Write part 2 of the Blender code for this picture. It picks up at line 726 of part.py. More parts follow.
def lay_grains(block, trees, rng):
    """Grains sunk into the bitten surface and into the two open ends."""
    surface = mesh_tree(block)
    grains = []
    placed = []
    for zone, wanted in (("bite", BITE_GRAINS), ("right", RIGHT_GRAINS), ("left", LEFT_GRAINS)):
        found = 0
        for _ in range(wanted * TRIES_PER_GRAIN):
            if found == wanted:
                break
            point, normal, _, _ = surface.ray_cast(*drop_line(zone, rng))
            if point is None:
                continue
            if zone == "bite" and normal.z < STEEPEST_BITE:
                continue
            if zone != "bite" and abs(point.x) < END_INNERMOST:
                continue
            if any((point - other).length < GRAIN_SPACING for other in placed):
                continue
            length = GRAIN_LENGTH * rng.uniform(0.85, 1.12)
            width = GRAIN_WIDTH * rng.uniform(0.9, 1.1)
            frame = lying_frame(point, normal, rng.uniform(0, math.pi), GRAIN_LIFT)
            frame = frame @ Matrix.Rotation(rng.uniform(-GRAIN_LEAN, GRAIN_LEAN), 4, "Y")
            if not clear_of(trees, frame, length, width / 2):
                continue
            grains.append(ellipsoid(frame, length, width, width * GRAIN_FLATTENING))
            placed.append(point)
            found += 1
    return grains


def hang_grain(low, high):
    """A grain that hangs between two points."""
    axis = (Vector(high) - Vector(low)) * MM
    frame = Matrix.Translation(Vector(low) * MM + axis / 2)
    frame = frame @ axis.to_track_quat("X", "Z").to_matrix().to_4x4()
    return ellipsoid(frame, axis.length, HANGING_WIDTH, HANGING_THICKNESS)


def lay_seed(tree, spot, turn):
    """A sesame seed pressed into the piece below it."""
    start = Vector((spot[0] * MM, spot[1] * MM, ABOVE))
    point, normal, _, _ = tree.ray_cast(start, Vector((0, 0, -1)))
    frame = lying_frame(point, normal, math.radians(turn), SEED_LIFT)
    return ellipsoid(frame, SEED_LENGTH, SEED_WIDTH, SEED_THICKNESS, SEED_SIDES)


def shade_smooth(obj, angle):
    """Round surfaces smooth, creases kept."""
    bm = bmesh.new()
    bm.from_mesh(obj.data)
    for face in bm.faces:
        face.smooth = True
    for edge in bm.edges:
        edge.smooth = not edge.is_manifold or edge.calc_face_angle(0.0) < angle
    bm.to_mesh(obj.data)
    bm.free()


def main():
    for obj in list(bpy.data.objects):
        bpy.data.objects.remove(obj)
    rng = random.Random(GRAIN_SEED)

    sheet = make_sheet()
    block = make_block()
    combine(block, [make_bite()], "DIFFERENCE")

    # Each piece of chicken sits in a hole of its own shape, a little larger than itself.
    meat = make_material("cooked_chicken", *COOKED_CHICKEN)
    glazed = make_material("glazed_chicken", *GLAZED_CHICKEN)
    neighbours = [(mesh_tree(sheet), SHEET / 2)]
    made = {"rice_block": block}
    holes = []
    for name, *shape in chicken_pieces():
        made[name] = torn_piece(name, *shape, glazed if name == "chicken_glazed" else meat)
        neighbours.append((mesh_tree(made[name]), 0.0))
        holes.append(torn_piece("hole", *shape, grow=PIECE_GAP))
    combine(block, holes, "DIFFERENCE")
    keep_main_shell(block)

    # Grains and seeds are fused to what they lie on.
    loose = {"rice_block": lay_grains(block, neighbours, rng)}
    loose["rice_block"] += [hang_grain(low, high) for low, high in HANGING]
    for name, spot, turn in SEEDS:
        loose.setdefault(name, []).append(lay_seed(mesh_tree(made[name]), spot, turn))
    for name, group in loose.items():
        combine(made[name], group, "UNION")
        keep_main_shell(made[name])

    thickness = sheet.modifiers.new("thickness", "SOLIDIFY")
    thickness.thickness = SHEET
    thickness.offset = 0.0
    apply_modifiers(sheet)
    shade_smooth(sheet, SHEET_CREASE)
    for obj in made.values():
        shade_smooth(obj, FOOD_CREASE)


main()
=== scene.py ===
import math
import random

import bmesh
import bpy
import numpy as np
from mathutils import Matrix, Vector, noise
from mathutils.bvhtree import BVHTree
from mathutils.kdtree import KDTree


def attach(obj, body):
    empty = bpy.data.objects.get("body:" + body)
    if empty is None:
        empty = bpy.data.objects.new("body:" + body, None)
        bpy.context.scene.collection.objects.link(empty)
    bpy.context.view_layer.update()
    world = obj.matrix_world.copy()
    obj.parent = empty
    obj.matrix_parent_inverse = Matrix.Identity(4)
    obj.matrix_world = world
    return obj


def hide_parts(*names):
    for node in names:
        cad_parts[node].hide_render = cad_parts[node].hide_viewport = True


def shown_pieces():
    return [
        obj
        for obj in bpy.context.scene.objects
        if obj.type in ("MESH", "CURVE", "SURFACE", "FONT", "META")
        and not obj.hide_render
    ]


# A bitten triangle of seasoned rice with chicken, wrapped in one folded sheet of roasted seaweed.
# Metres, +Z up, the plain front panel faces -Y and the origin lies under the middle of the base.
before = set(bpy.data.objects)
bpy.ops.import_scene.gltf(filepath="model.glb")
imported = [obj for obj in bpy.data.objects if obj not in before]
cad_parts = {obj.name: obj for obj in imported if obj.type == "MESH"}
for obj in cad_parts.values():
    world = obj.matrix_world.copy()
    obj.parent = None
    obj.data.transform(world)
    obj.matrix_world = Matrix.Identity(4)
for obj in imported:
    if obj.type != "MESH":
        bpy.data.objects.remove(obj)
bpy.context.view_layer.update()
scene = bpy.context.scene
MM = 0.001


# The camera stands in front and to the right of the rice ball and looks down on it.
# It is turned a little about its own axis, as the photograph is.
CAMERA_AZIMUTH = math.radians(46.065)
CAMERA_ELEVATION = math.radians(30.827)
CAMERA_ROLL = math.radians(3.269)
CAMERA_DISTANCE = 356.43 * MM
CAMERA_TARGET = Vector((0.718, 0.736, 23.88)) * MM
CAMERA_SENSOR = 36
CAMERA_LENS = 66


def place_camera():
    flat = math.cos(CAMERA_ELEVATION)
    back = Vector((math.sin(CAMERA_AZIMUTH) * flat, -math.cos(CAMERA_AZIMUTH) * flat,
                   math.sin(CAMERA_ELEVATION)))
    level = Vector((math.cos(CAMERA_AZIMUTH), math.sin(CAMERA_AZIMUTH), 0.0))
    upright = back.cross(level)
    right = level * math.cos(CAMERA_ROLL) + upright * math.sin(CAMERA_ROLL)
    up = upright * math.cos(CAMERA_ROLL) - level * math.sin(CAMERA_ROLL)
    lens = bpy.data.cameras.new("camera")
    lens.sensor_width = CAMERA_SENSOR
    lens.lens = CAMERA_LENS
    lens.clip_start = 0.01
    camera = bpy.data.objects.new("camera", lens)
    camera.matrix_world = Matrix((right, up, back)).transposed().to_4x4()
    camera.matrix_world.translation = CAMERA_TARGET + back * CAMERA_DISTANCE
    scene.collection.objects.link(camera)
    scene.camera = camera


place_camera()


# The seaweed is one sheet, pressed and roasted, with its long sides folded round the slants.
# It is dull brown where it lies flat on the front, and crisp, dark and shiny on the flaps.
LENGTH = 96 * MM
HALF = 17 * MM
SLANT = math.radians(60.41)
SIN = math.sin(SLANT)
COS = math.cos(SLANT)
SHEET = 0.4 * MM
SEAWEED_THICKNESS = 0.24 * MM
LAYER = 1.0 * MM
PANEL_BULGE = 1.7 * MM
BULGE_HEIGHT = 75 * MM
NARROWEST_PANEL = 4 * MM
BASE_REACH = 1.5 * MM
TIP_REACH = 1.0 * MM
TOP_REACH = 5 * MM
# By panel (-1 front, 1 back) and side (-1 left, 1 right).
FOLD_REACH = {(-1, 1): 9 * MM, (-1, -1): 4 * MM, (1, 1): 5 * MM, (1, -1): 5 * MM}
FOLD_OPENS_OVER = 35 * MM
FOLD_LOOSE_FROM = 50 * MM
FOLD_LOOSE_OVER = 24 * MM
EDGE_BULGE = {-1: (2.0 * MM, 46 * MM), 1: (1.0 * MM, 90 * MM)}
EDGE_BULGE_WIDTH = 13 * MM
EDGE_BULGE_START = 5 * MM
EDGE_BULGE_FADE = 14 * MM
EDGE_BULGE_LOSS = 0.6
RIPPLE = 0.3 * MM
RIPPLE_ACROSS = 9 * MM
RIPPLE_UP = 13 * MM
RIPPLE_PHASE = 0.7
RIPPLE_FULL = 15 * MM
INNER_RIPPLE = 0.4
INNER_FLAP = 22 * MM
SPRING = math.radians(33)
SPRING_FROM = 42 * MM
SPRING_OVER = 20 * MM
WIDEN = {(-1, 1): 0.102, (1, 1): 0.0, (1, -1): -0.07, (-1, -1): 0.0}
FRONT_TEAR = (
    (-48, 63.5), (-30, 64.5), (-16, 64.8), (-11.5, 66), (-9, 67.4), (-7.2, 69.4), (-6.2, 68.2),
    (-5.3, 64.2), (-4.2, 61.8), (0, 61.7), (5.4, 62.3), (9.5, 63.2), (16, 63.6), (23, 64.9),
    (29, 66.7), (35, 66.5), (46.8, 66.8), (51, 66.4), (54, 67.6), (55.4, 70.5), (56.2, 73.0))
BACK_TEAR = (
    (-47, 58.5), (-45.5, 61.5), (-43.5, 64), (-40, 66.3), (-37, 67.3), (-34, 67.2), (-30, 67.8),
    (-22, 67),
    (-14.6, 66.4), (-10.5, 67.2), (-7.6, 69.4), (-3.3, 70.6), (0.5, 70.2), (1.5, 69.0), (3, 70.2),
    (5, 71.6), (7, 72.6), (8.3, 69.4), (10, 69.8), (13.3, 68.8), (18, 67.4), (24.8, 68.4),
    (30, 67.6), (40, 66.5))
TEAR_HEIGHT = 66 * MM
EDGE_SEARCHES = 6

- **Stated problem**
Exactly the lines from the one holding "# Grains and" through the one holding "for obj in bpy.context.scene.objects" should be printed, ends included.

- **Output of the exercise**
    # Grains and seeds are fused to what they lie on.
    loose = {"rice_block": lay_grains(block, neighbours, rng)}
    loose["rice_block"] += [hang_grain(low, high) for low, high in HANGING]
    for name, spot, turn in SEEDS:
        loose.setdefault(name, []).append(lay_seed(mesh_tree(made[name]), spot, turn))
    for name, group in loose.items():
        combine(made[name], group, "UNION")
        keep_main_shell(made[name])

    thickness = sheet.modifiers.new("thickness", "SOLIDIFY")
    thickness.thickness = SHEET
    thickness.offset = 0.0
    apply_modifiers(sheet)
    shade_smooth(sheet, SHEET_CREASE)
    for obj in made.values():
        shade_smooth(obj, FOOD_CREASE)


main()
=== scene.py ===
import math
import random

import bmesh
import bpy
import numpy as np
from mathutils import Matrix, Vector, noise
from mathutils.bvhtree import BVHTree
from mathutils.kdtree import KDTree


def attach(obj, body):
    empty = bpy.data.objects.get("body:" + body)
    if empty is None:
        empty = bpy.data.objects.new("body:" + body, None)
        bpy.context.scene.collection.objects.link(empty)
    bpy.context.view_layer.update()
    world = obj.matrix_world.copy()
    obj.parent = empty
    obj.matrix_parent_inverse = Matrix.Identity(4)
    obj.matrix_world = world
    return obj


def hide_parts(*names):
    for node in names:
        cad_parts[node].hide_render = cad_parts[node].hide_viewport = True


def shown_pieces():
    return [
        obj
        for obj in bpy.context.scene.objects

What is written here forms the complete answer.